Thanks for the explanation.
Indeed the indices won’t be returned and it seems you might need to use another operation to return them as seen here:

device = torch.device("cpu")

source_tensor = torch.tensor(
    [1.23, 2.68, 9.37, 5.84, 6.87, 5.21, 7.46, 2.33, 8.95],
    dtype=torch.float32,
    device=device,
)

indexes = torch.tensor(
    [0, 0, 1, 0, 0, 1, 0, 1, 1],
    dtype=torch.long,
    device=device,
)

target_tensor = torch.zeros(2, dtype=torch.float32, device=device)

target_tensor = torch.zeros(2, dtype=torch.float32, device=device)
target_tensor.index_reduce_(0, indexes, source_tensor, reduce="amin", include_self=False)
print((target_tensor.unsqueeze(1) == source_tensor.unsqueeze(0)).nonzero()[:, 1])
# tensor([0, 7])

I would also assume you would use a similar approach to get the indices or how are you returning the indices right now?

jtl · March 10, 2023, 10:14am

Hi @ptrblck ,

Thank you for the prompt reply. Unfortunately, the source tensor and the target tensor in our case have more than 100K entries. Therefore, the suggested solution is not feasible in this case. Even it’s vectorized, but the memory and time complexities are O(N^2).

The current solution I’m using is a bit hacky. If one wants to keep the min or max using a specific channel, he/she can achieve that by hiding the indices in the lower digit and shift the value parts to the higher digits.
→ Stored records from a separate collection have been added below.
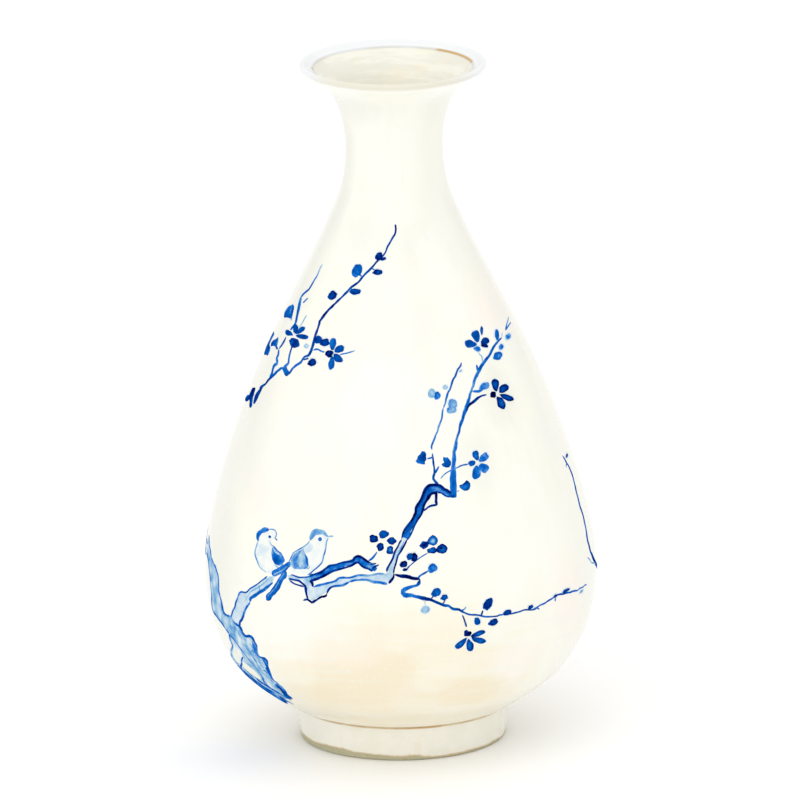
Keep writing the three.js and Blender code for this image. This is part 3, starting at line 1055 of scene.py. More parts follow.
BLOSSOMS = {
    "painted_upper_left_blossom": ((-60, 134.6), [
        ((-71, 134.3), 0.8, 0.66, 0.85),
        ((-62.8, 137.7), 0.74, 0.72, 0.9),
        ((-54.6, 137.9), 0.68, 0.72, 0.8),
        ((-49.4, 135.4), 0.7, 0.78, 0.85),
    ], [
        ((-58.2, 132.6), (1.5, 1.4), 0, 0.72, 0.9),
        ((-58.8, 132.6), (1.0, 0.9), 0, 0.66, 0.66),
    ]),
    "painted_upper_middle_blossom": ((-32.2, 132.6), [
        ((-33.9, 136.8), 1.0, 0.66, 0.6),
        ((-26.6, 134.6), 1.05, 0.64, 0.85),
        ((-26.4, 130.3), 1.0, 0.8, 0.66),
        ((-31.2, 127.6), 0.9, 0.64, 0.7),
    ], [((-33.8, 132.2), (1.2, 1.15), 0, 0.95, 0.85)]),
    "painted_dark_blossom": ((43.8, 118.4), [
        ((45.3, 122.9), 1.05, 1.0, 0.75),
        ((52.2, 119.9), 1.15, 0.98, 0.8),
        ((52.5, 115.3), 0.9, 1.0, 0.72),
        ((45.6, 113.6), 1.1, 0.95, 0.72),
    ], [((42.2, 118.5), (1.0, 1.0), 0, 1.0, 0.95)]),
    "painted_top_right_blossom": ((42.3, 133.1), [
        ((34.6, 134.6), 1.15, 0.6, 0.9),
        ((42.8, 137.6), 1.1, 0.6, 0.95),
        ((50.3, 134), 1.0, 0.85, 0.95),
        ((48.6, 132), 0.5, 1.0, 1.0),
        ((40, 131.5), 1.0, 0.45, 0.62),
    ], [((47.6, 136.8), (0.4, 1.5), -18, 0.62, 0.6)]),
    "painted_bright_blossom": ((28.6, 99.9), [
        ((28.2, 103.7), 0.95, 0.72, 0.55),
        ((33.4, 102.1), 1.15, 0.5, 0.62),
        ((31.7, 96.8), 1.35, 0.5, 0.62),
        ((26.5, 95.3), 1.2, 0.55, 0.6),
    ], [((26.3, 100), (1.05, 1.0), 0, 0.58, 0.68)]),
    "painted_grey_blossom": ((9.6, 76.6), [], [
        ((7.4, 77.2), (1.4, 1.15), 20, 0.7, 1.0),
        ((10.1, 78.3), (1.35, 1.6), 0, 0.8, 0.2),
        ((9.7, 75.4), (1.5, 1.0), 0, 0.92, 0.55),
        ((12.8, 75.6), (1.5, 1.5), 0, 0.98, 0.5),
        ((12.6, 75.9), (0.9, 0.8), 0, 1.0, 1.0),
    ]),
    "painted_navy_blossom": ((-5.3, 78.3), [], [
        ((-8.2, 79.4), (1.3, 1.4), 0, 0.95, 0.7),
        ((-5.1, 80.7), (1.4, 1.35), 0, 0.8, 0.62),
        ((-2.7, 78.7), (1.3, 1.2), 0, 0.9, 0.72),
        ((-3.2, 76), (1.1, 1.3), 0, 0.98, 0.4),
        ((-6.1, 76.9), (1.2, 1.2), 0, 0.9, 0.75),
    ]),
    "painted_low_blossom": ((19.8, 47.2), [
        ((25.2, 48.5), 0.9, 0.88, 0.62),
        ((25.7, 44.7), 0.9, 0.85, 0.62),
        ((20.8, 42.1), 1.1, 0.85, 0.6),
        ((15.8, 43.8), 1.0, 0.88, 0.62),
    ], [
        ((19.6, 48.3), (1.15, 0.95), 0, 0.98, 0.98),
        ((19.1, 49), (0.6, 0.7), 0, 0.8, 0.95),
    ]),
}

# The far side. Its buds are (place, turn) and its blossoms (name, heart, reach, first petal's turn).
BACK_TWIGS = [
    ((1.4, 1.0, 0.8, 0.5), (0.6, 0.7, 0.85), [(-124, 79), (-128, 92), (-137, 104), (-141, 118),
                                              (-148, 132), (-150, 144)]),
    ((0.8, 0.6, 0.4), (0.7, 0.6), [(-137, 104), (-128, 112), (-126, 120)]),
    ((1.2, 0.8, 0.5), (0.85, 0.6), [(-156, 108), (-168, 114), (-180, 126), (-186, 138), (-198, 147)]),
    ((0.7, 0.5), 0.62, [(-168, 114), (-176, 110), (-187, 111)]),
    ((0.8, 0.6), (0.6, 0.75), [(-112, 74), (-110, 84), (-114, 94)]),
    ((0.8, 0.8, 0.6, 0.4), (0.7, 0.85, 0.6), [(94, 51), (108, 47), (124, 50), (140, 45), (156, 49)]),
    ((0.6, 0.4), 0.7, [(124, 50), (129, 55), (131, 61)]),
]
BACK_BUDS = [
    ((-131, 92), 0), ((-144, 111), 20), ((-138, 121), -15), ((-151, 136), 10), ((-184, 131), 0),
    ((-190, 141), 25), ((-176, 124), -20), ((-108, 88), 10), ((-117, 92), 0), ((112, 50), 0),
    ((119, 46), 10), ((147, 49), -20), ((157, 51), 15),
]
BACK_BLOSSOMS = [
    ("painted_back_blossom", (-124, 124), 3.8, 20),
    ("painted_back_high_blossom", (-151, 148), 3.4, 50),
    ("painted_back_side_blossom", (-191, 111), 3.8, 5),
    ("painted_back_low_blossom", (132, 64), 3.8, 30),
    ("painted_back_limb_blossom", (-114, 98), 3.4, 60),
]


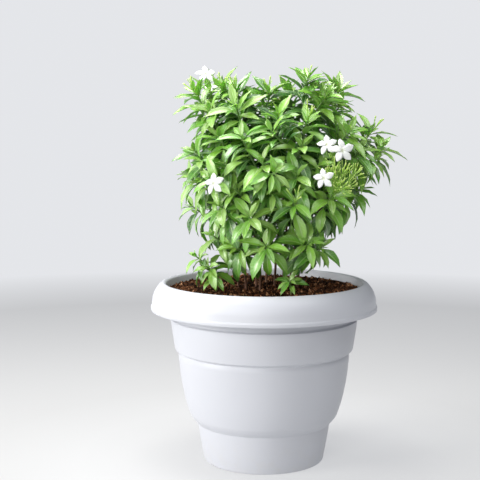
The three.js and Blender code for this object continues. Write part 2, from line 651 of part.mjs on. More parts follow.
const growths = flowers.map(flowerStalk);
sprays.forEach((spray) => {
  const shoot = shootOf(spray.stem, spray.shoot);
  growths.push(sprayStalk(shoot, spray));
  for (let k = 0; k < spray.count; k++) {
    const { centres, radii } = budOf(shoot, spray, k);
    const freeStart = centres[0].clone().lerp(centres[1], 0.3);
    const shapes = segmentsOf([freeStart, ...centres.slice(1)]);
    if (!isClear(shapes, shapes, shoot)) continue;
    growths.push({ shoot, solid: taperedTube(centres, radii, 3) });
    place(shapes, bulk.stalk, shoot);
  }
});

// Leaves are placed pair by pair over the whole plant, so that every shoot gets its large leaves first.
const placingOrder = [1, 0, 2, 3];
const leaves = [];
function growLeaf(shoot, pairIndex, side) {
  for (let attempt = 0; attempt < tries.length; attempt++) {
    const blade = bladeRows(leafPose(shoot, pairIndex, side, attempt));
    const free = pastRoot(blade);
    if (!isClear(bladeTriangles(blade), free, shoot)) continue;
    place(free, 0, shoot);
    leaves.push({ shoot, pairIndex, side, blade });
    return;
  }
}
for (const pairIndex of placingOrder)
  for (const shoot of allShoots.filter(({ reach }) => pairs[pairIndex].back < reach * pairReach))
    for (const side of [0, 1]) growLeaf(shoot, pairIndex, side);

// Each stem with all that grows on it becomes one solid.
function stemSolid(stem) {
  const shoots = allShoots.filter((shoot) => shoot.stem === stem.name).map(shootSolid);
  const grown = growths.filter(({ shoot }) => shoot.stem === stem.name).map(({ solid }) => solid);
  return [...shoots, ...grown].reduce((whole, piece) => whole.add(piece));
}

const plant = new THREE.Group();
plant.add(meshOf(potSolid, "pot", colours.pot, 0.35));
plant.add(meshOf(soilSolid(), "soil", colours.soil, 0.95));
stems.forEach((stem) => plant.add(meshOf(stemSolid(stem), stem.name, colours.leaf, 0.45)));
flowerSolids.forEach((solid, i) => plant.add(meshOf(solid, flowers[i].name, colours.petal, 0.5)));

export default plant;
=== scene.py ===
import math
import bpy
import numpy as np
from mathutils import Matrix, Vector
from mathutils.bvhtree import BVHTree
from mathutils.kdtree import KDTree


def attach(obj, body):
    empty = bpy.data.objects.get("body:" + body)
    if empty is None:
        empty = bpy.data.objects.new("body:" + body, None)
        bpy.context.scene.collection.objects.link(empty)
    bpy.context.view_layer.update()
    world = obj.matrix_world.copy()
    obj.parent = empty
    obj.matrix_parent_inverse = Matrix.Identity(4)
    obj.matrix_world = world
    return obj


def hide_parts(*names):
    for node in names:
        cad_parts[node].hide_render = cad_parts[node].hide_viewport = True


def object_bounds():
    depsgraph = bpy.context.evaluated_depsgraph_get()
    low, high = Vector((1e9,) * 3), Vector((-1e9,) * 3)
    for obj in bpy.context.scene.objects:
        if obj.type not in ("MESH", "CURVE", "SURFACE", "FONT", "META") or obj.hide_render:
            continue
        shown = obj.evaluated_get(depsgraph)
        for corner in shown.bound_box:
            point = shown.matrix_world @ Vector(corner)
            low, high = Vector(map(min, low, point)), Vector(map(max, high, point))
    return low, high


# Potted crape jasmine. Sizes below are in millimetres and turned into metres where a mesh is made.
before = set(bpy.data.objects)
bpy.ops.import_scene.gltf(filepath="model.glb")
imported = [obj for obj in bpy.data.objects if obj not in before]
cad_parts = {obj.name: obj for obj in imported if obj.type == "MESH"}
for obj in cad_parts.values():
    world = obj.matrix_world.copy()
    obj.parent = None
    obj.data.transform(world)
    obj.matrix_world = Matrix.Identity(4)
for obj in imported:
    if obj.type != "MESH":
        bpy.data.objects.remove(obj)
cadLow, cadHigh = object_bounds()
mm = 0.001
print("stage: frame loaded")

# camera
camera = {"place": (-31.8, -1388.5, 438.6), "pitch": 5.969, "lens": 79.06, "sensor": 36, "farthest": 50}
cameraData = bpy.data.cameras.new("camera")
cameraData.lens = camera["lens"]
cameraData.sensor_width = camera["sensor"]
cameraData.clip_end = camera["farthest"]
cameraObject = bpy.data.objects.new("camera", cameraData)
cameraObject.location = Vector(camera["place"]) * mm
cameraObject.rotation_euler = (math.radians(90 - camera["pitch"]), 0, 0)
bpy.context.scene.collection.objects.link(cameraObject)
bpy.context.scene.camera = cameraObject
bpy.context.scene.view_settings.view_transform = "Standard"  # colours as they are, as in the photo

# light: square area lamps, in metres and watts, that all look at the middle of the plant
lampTarget = Vector((0, 0, 0.27))
lamps = {
    "key": {"place": (-2.05, -0.8, 0.75), "size": 1.0, "power": 45, "colour": (1.0, 0.99, 0.965)},
    "front": {"place": (-0.7, -2.0, 0.9), "size": 1.0, "power": 18, "colour": (1.0, 0.995, 0.98)},
    "fill": {"place": (0.9, -0.7, 2.2), "size": 1.4, "power": 21, "colour": (0.96, 0.98, 1.0)},
    "above": {"place": (-0.25, 0.05, 1.2), "size": 0.6, "power": 13, "colour": (1.0, 1.0, 0.985)},
    "back": {"place": (-1.8, 1.15, 1.1), "size": 1.5, "power": 22, "colour": (0.98, 0.99, 1.0)},
}


def addLamp(name, place, size, power, colour):  # turned so that the lamp's own -Z axis meets the target
    data = bpy.data.lights.new(name, "AREA")
    data.size = size
    data.energy = power
    data.color = colour
    lamp = bpy.data.objects.new(name, data)
    lamp.location = place
    lamp.rotation_euler = (lampTarget - Vector(place)).to_track_quat("-Z", "Y").to_euler()
    bpy.context.scene.collection.objects.link(lamp)


for lampName, lampValues in lamps.items():
    addLamp(lampName, **lampValues)

sky = {"colour": (0.95, 0.965, 1.0), "light": 0.09, "seen": 0.82}
world = bpy.data.worlds.new("studio")
world.use_nodes = True
skyTree = world.node_tree
skyLight = skyTree.nodes["Background"]
skyLight.inputs["Color"].default_value = (*sky["colour"], 1)
skyRay = skyTree.nodes.new("ShaderNodeLightPath")
skySpan = skyTree.nodes.new("ShaderNodeMapRange")  # brighter as a backdrop than as a light
skySpan.inputs["To Min"].default_value = sky["light"]
skySpan.inputs["To Max"].default_value = sky["seen"]
skyTree.links.new(skyRay.outputs["Is Camera Ray"], skySpan.inputs["Value"])
skyTree.links.new(skySpan.outputs["Result"], skyLight.inputs["Strength"])
bpy.context.scene.world = world


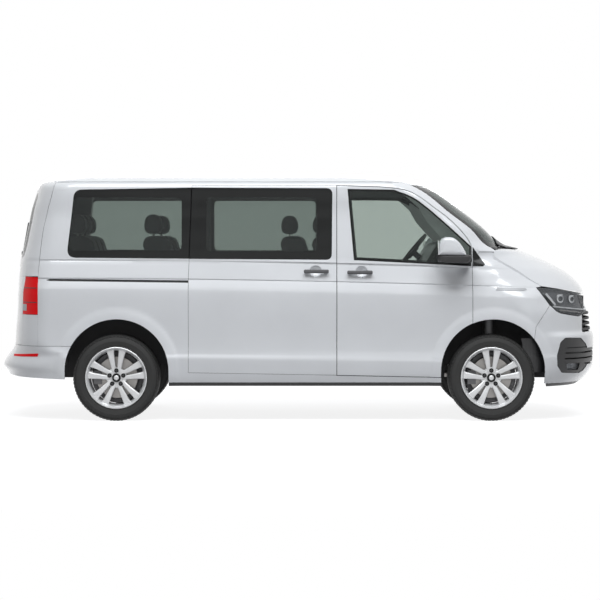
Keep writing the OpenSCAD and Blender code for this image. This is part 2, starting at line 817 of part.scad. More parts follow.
module rear_axle() {
    color("dimgray") union() {
        translate([rear_axle_x, 0, tyre_radius]) rotate([90, 0, 0])
            cylinder(r = 45, h = 2 * (disc_y - 60), center = true, $fn = 64);
        translate([rear_axle_x, 0, tyre_radius]) rotate([90, 0, 0])
            cylinder(r = hub_bore - seam, h = 2 * spindle_tip, center = true, $fn = 64);
        pair() {
            box([rear_axle_x - 40, rail_inner + 10, tyre_radius - 20],
                [rear_axle_x + 40, rail_outer - 10, rail_bottom - seam]);
            caliper(rear_axle_x, disc_y - 40);
            translate([rear_axle_x - 110, rear_house_inner - 70, 240])
                cylinder(r = 26, h = rail_top - 241, $fn = 40);
            box([rear_axle_x - 130, rear_house_inner - 100, tyre_radius - 40],
                [rear_axle_x, rear_house_inner - 50, tyre_radius + 20]);
        }
    }
}

module fuel_tank() {
    color("black") box([at_x(-420), 60, 290], [at_x(620), rail_inner - 20, rail_top - seam]);
}

// Exhaust pipe with its silencer, on the right of the tank and ending ahead of the rear axle.
pipe_radius = 28;
pipe_y = -210;
pipe_z = 340;
engine_pipe_z = rail_bottom + pipe_radius + 5;
riser_x = at_x(1345);
riser_radius = 33;
silencer_radius = 95;
module exhaust() {
    color("darkgray") union() {
        translate([riser_x, pipe_y, pipe_z]) rotate([0, -90, 0])
            cylinder(r = pipe_radius, h = riser_x - at_x(-700), $fn = 40);
        translate([at_x(-300), pipe_y, pipe_z]) rotate([0, -90, 0])
            cylinder(r = silencer_radius, h = 620, $fn = 64);
        translate([riser_x, pipe_y, pipe_z - riser_radius])
            cylinder(r = riser_radius, h = engine_pipe_z - pipe_z + 2 * riser_radius, $fn = 40);
        translate([riser_x, pipe_y, engine_pipe_z]) rotate([0, 90, 0])
            cylinder(r = pipe_radius, h = engine_x - seam - riser_x, $fn = 40);
    }
}

// Wheel rim with paired spokes, hub and brake disc. It is drawn for the left side.
barrel_wall = 14;
spoke_count = 5;
spoke_angle = 13;
spoke_width = 40;
spoke_wall = 40;
rim_face_y = wheel_y + 62;
hub_radius = 82;
bead_radius = rim_radius - 12;
module rim(x) {
    translate([x, 0, tyre_radius]) rotate([-90, 0, 0]) union() {
        rotate_extrude($fn = 96) {
            barrel_section(wheel_y - tyre_width / 2 + 2, wheel_y + tyre_width / 2 - 2);
            polygon([[hub_bore, disc_y], [disc_radius, disc_y], [disc_radius, disc_y + disc_wall],
                [hub_radius, disc_y + disc_wall], [hub_radius, rim_face_y + spoke_wall],
                    [hub_bore, rim_face_y + spoke_wall]]);
        }
        for (i = [0:spoke_count - 1]) for (side = [-1, 1])
            rotate([0, 0, -90 + i * 360 / spoke_count + side * spoke_angle])
                translate([hub_radius - 10, -spoke_width / 2, rim_face_y + 2])
                    cube([bead_radius - barrel_wall - hub_radius + 16, spoke_width, spoke_wall - 6]);
    }
}
// Barrel with a flange at each end, drawn as radius and place along the axle.
flange_wall = 10;
module barrel_section(low, high) {
    polygon([[bead_radius - barrel_wall, low], [rim_radius, low], [rim_radius, low + flange_wall],
        [bead_radius, low + flange_wall], [bead_radius, high - flange_wall], [rim_radius, high - flange_wall],
        [rim_radius, high], [bead_radius - barrel_wall, high]]);
}
module tyre(x) {
    translate([x, 0, tyre_radius]) rotate([-90, 0, 0]) translate([0, 0, wheel_y]) rotate_extrude($fn = 128)
        tyre_section();
}
module tyre_section() {
    half = tyre_width / 2;
    polygon([[bead_radius + seam, -half + 13], [rim_radius + 1, -half + 13], [rim_radius + 1, -half + 6],
        [rim_radius + 40, -half], [tyre_radius - 42, -half + 2], [tyre_radius - 12, -half + 12],
        [tyre_radius, -half + 34], [tyre_radius, half - 34], [tyre_radius - 12, half - 12],
        [tyre_radius - 42, half - 2], [rim_radius + 40, half], [rim_radius + 1, half - 6],
        [rim_radius + 1, half - 13], [bead_radius + seam, half - 13]]);
}
module rim_front_right() { color("silver") mirror([0, 1, 0]) rim(front_axle_x); }
module rim_front_left() { color("silver") rim(front_axle_x); }
module rim_rear_right() { color("silver") mirror([0, 1, 0]) rim(rear_axle_x); }
module rim_rear_left() { color("silver") rim(rear_axle_x); }
module tyre_front_right() { color("black") mirror([0, 1, 0]) tyre(front_axle_x); }
module tyre_front_left() { color("black") tyre(front_axle_x); }
module tyre_rear_right() { color("black") mirror([0, 1, 0]) tyre(rear_axle_x); }
module tyre_rear_left() { color("black") tyre(rear_axle_x); }

floor_pan();
wheelhouses();
chassis_rails();
right_side_panel();
left_side_panel();
roof();
roof_rack_points();
wings();
firewall();
cowl();
front_bumper();
grille();
headlamps();
rear_bumper();
tail_lamps();
windscreen();
side_glass();
sliding_door();
sliding_door_glass();
dashboard();
front_seats();
second_row_seats();
third_row_seats();
engine_block();
front_subframe();
rear_axle();
fuel_tank();
exhaust();
bonnet();
tailgate();
tailgate_glass();
right_door();
right_door_glass();
right_mirror();
left_door();
left_door_glass();
left_mirror();
right_knuckle();
left_knuckle();
rim_front_right();
rim_front_left();
rim_rear_right();
rim_rear_left();
tyre_front_right();
tyre_front_left();
tyre_rear_right();
tyre_rear_left();
steering_wheel();
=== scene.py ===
import math
import bpy
import bmesh
from mathutils import Vector, Matrix


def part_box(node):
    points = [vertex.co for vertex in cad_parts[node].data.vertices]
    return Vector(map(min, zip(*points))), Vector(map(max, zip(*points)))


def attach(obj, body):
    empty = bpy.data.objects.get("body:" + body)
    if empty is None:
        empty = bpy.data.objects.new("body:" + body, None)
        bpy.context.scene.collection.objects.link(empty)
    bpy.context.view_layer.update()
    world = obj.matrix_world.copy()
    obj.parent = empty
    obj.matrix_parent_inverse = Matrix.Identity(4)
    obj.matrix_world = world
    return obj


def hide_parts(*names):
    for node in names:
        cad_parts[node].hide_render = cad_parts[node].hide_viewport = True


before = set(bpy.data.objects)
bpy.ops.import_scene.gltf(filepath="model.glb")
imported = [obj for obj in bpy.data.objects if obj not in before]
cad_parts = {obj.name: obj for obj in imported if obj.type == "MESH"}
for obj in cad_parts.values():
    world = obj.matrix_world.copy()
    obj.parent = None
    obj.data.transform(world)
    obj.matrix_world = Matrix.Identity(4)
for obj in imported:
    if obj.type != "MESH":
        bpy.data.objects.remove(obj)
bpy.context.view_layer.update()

# Minibus: draped body panels, glass, lamps, wheels and cabin, in metres, +X forward, +Y left.
halfPi = math.pi / 2


# Wraps a shader socket so that node maths reads as an expression.
class Sock:
    def __init__(self, tree, socket):
        self.tree = tree
        self.socket = socket

    def math(self, operation, *others):
        node = self.tree.nodes.new("ShaderNodeMath")
        node.operation = operation
        for index, value in enumerate((self,) + others):
            plug(self.tree, node.inputs[index], value)
        return Sock(self.tree, node.outputs[0])

    def __add__(self, other): return self.math("ADD", other)
    def __mul__(self, other): return self.math("MULTIPLY", other)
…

Of course the amount of left shifting depends on the precision you want to keep and the number of points you have. After the reduction, just remove the value parts and you get the inverse indices.

Not a good solution though, would be nice if they support inverse indices in the future.

ptrblck · March 10, 2023, 7:15pm

Yes, the memory requirement could be large due to the broadcasting depending on the input tensor shapes.

Could you describe your “hacky” approach a bit more and maybe post a code snippet, please?